Flash haters, wake up (HTML5 ads demo) - joshuacc
http://simurai.com/post/1520282329/html5-ads

======
sipefree
The difference is that Flash is produced solely by Adobe. Their rendering
technology is closed source and produced by a single team of developers. No
one can contribute to their performance except them. There are many browser
developers working on their technologies, and Webkit is one of the largest
currently. It's an open source project that any good developer can contribute
to. Mozilla is the same. This means that if one browser is doing really power
intensive animations, you can either switch to another or contribute to the
performance of your browser by writing better animation code and submitting a
patch.

We're a long way off from web ads being as animation intensive as the latest
3D games. Browser rendering technology can reach the point where the
animations that we're used to seeing these days can be optimized quite well,
especially if the graphics card is involved. Real strides in the power of
HTML5 animation has only reached an awesome level in the past year or so.
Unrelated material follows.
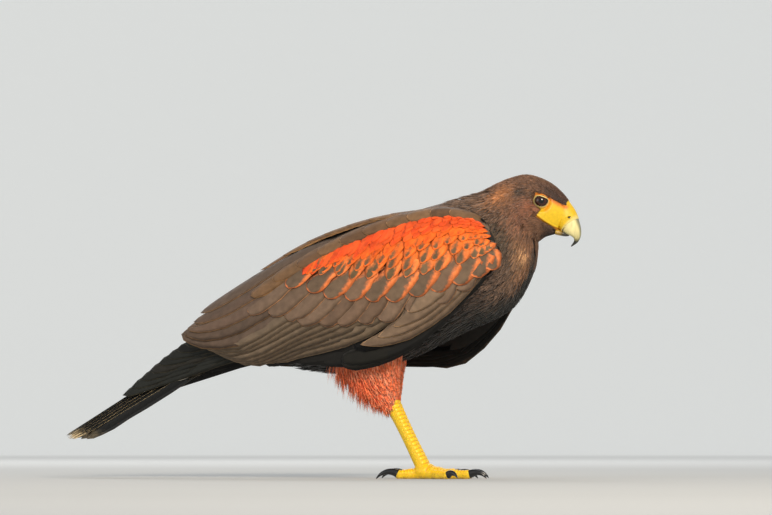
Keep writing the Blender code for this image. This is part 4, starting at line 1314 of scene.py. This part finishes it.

Next
year things will be even better, and it will take advertisers a lot longer to
move on from Flash.

As for ad blockers, they have been blocking non-flash content for years now.
Google ads are HTML and javascript based, and they are blocked just fine. Same
with popups: all javascript. Most advertisers are not going to spend a hell of
a lot of time trying to get around ad blockers, since they work with mass
distribution and an awful lot of punters don't care about downloading and
using an ad blocker. The only sites that try really hard to make you see or
click on an ad are usually scams anyway.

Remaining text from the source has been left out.